GIVEN EXERCISE
Repeat the whole listing below, word for word.
BEGIN
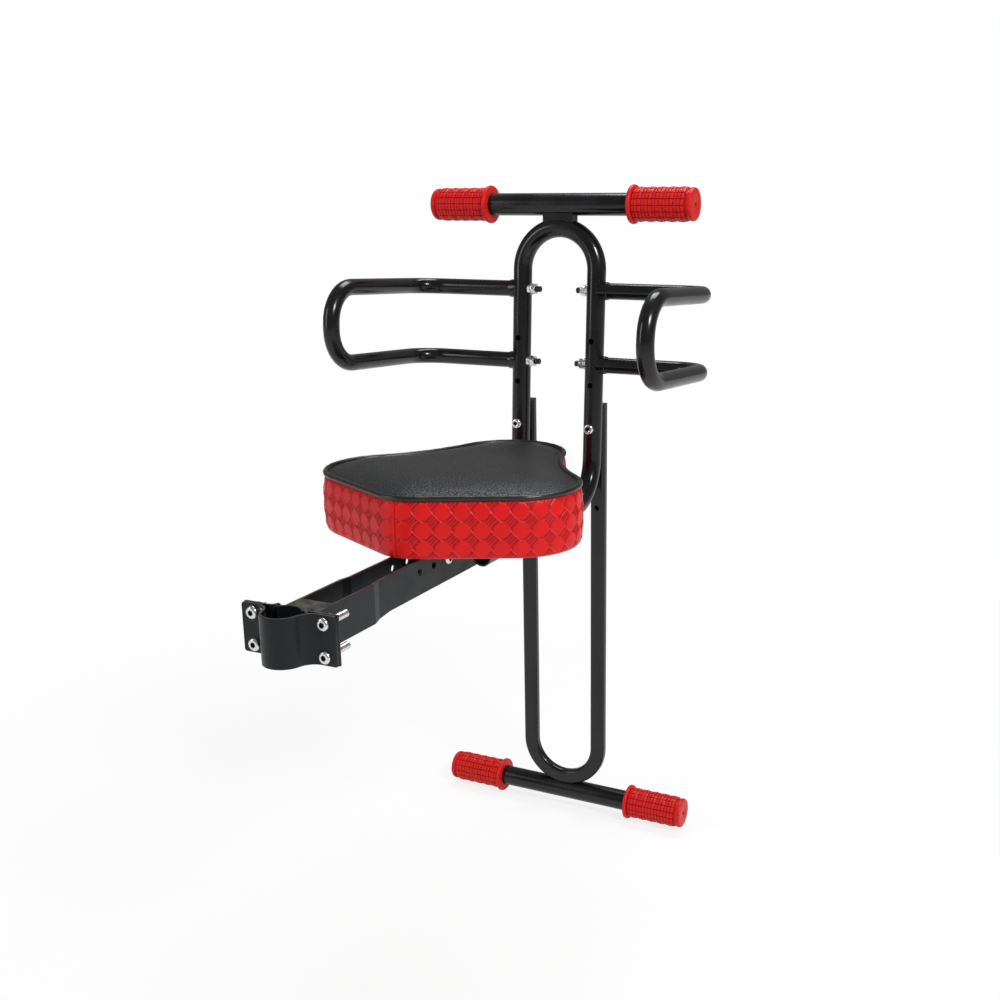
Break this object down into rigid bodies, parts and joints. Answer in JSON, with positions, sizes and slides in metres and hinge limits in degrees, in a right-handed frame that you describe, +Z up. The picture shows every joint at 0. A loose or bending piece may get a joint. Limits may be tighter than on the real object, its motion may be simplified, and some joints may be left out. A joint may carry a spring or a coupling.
{
  "type": "child bicycle seat",
  "caption": "Child seat for a bicycle seat post: pear-shaped padded saddle on a bent tube frame with handle bar, side rails, foot bar and a bolted clamp.",
  "frame": {"origin": "axis of the post clamp at its mid height", "axes": "+Z up along the post, +Y from the post clamp towards the tube frame, +X to the right seen from the clamp"},
  "size_m": [0.341, 0.5164, 0.6836],
  "materials": {
    "frame_paint": "gloss black enamel",
    "clamp_paint": "satin dark grey coating",
    "zinc": "bright zinc plating",
    "stud_dark": "dark oxide on the threads",
    "grip_red": "moulded soft plastic with a light sheen",
    "cap_black": "moulded matt",
    "seat_black": "fine-grained leatherette with a sheen",
    "seat_red": "embossed leatherette",
    "piping_black": "smooth gloss piping",
    "board_wood": "raw plywood",
    "foam": "open-cell foam block"
  },
  "bodies": {
    "root": {"upper_hoop": "frame_paint", "neck": "frame_paint", "handle_bar": "frame_paint", "lower_hoop": "frame_paint", "hoop_plugs": "cap_black", "foot_bar": "frame_paint", "rail_left": "frame_paint", "rail_right": "frame_paint", "rail_plugs": "zinc", "rail_studs": "stud_dark", "rail_washers": "zinc", "rail_nuts": "zinc", "grip_handle_left": "grip_red", "grip_handle_right": "grip_red", "grip_foot_left": "grip_red", "grip_foot_right": "grip_red", "leg_bolts": "zinc", "leg_inserts": "zinc", "clamp_front": "clamp_paint", "clamp_cradle": "clamp_paint", "clamp_bolts": "zinc", "clamp_nuts": "zinc", "arm_left": "clamp_paint", "arm_right": "clamp_paint", "arm_bolts": "zinc", "arm_nuts": "zinc", "centre_tube": "frame_paint", "seat_plate": "frame_paint", "seat_screws": "zinc", "seat_board": "board_wood", "seat_foam": "foam", "seat_band": "seat_red", "seat_piping": "piping_black", "seat_top": "seat_black"}
  },
  "joints": []
}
END
FINAL ANSWER
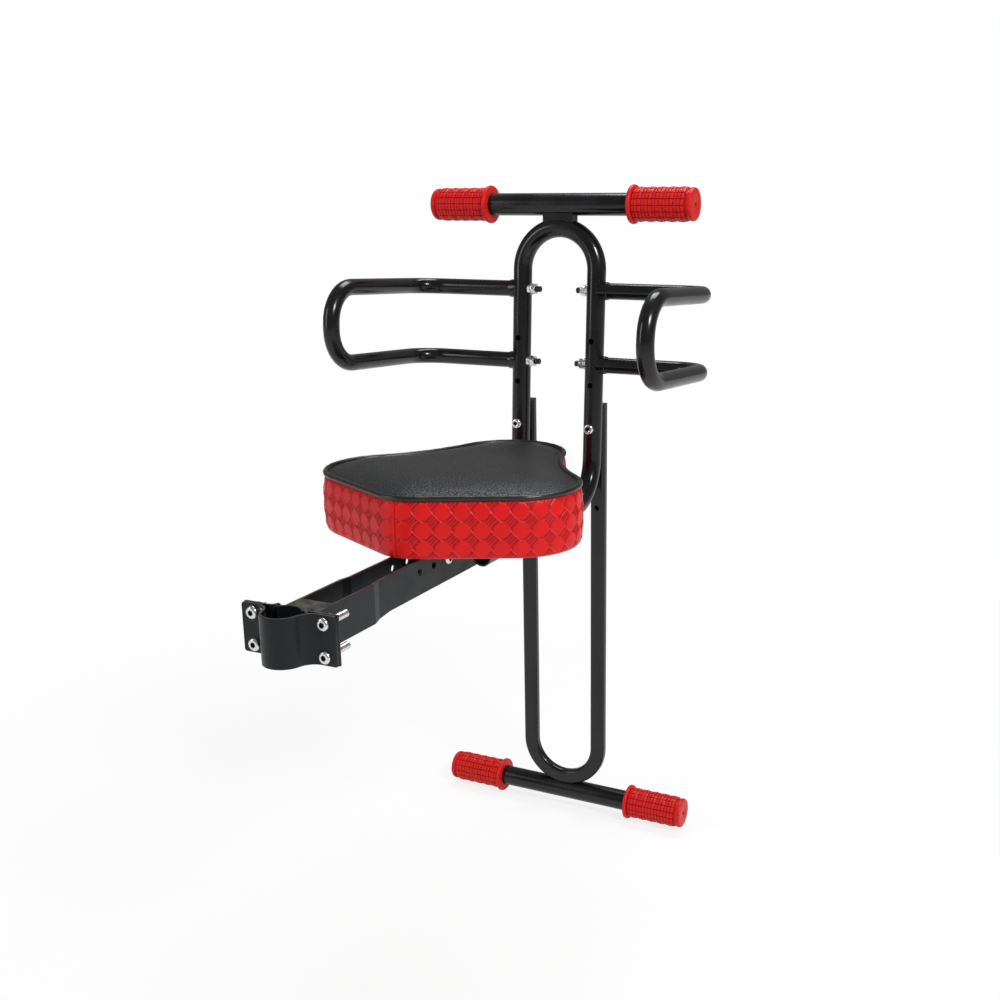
Break this object down into rigid bodies, parts and joints. Answer in JSON, with positions, sizes and slides in metres and hinge limits in degrees, in a right-handed frame that you describe, +Z up. The picture shows every joint at 0. A loose or bending piece may get a joint. Limits may be tighter than on the real object, its motion may be simplified, and some joints may be left out. A joint may carry a spring or a coupling.
{
  "type": "child bicycle seat",
  "caption": "Child seat for a bicycle seat post: pear-shaped padded saddle on a bent tube frame with handle bar, side rails, foot bar and a bolted clamp.",
  "frame": {"origin": "axis of the post clamp at its mid height", "axes": "+Z up along the post, +Y from the post clamp towards the tube frame, +X to the right seen from the clamp"},
  "size_m": [0.341, 0.5164, 0.6836],
  "materials": {
    "frame_paint": "gloss black enamel",
    "clamp_paint": "satin dark grey coating",
    "zinc": "bright zinc plating",
    "stud_dark": "dark oxide on the threads",
    "grip_red": "moulded soft plastic with a light sheen",
    "cap_black": "moulded matt",
    "seat_black": "fine-grained leatherette with a sheen",
    "seat_red": "embossed leatherette",
    "piping_black": "smooth gloss piping",
    "board_wood": "raw plywood",
    "foam": "open-cell foam block"
  },
  "bodies": {
    "root": {"upper_hoop": "frame_paint", "neck": "frame_paint", "handle_bar": "frame_paint", "lower_hoop": "frame_paint", "hoop_plugs": "cap_black", "foot_bar": "frame_paint", "rail_left": "frame_paint", "rail_right": "frame_paint", "rail_plugs": "zinc", "rail_studs": "stud_dark", "rail_washers": "zinc", "rail_nuts": "zinc", "grip_handle_left": "grip_red", "grip_handle_right": "grip_red", "grip_foot_left": "grip_red", "grip_foot_right": "grip_red", "leg_bolts": "zinc", "leg_inserts": "zinc", "clamp_front": "clamp_paint", "clamp_cradle": "clamp_paint", "clamp_bolts": "zinc", "clamp_nuts": "zinc", "arm_left": "clamp_paint", "arm_right": "clamp_paint", "arm_bolts": "zinc", "arm_nuts": "zinc", "centre_tube": "frame_paint", "seat_plate": "frame_paint", "seat_screws": "zinc", "seat_board": "board_wood", "seat_foam": "foam", "seat_band": "seat_red", "seat_piping": "piping_black", "seat_top": "seat_black"}
  },
  "joints": []
}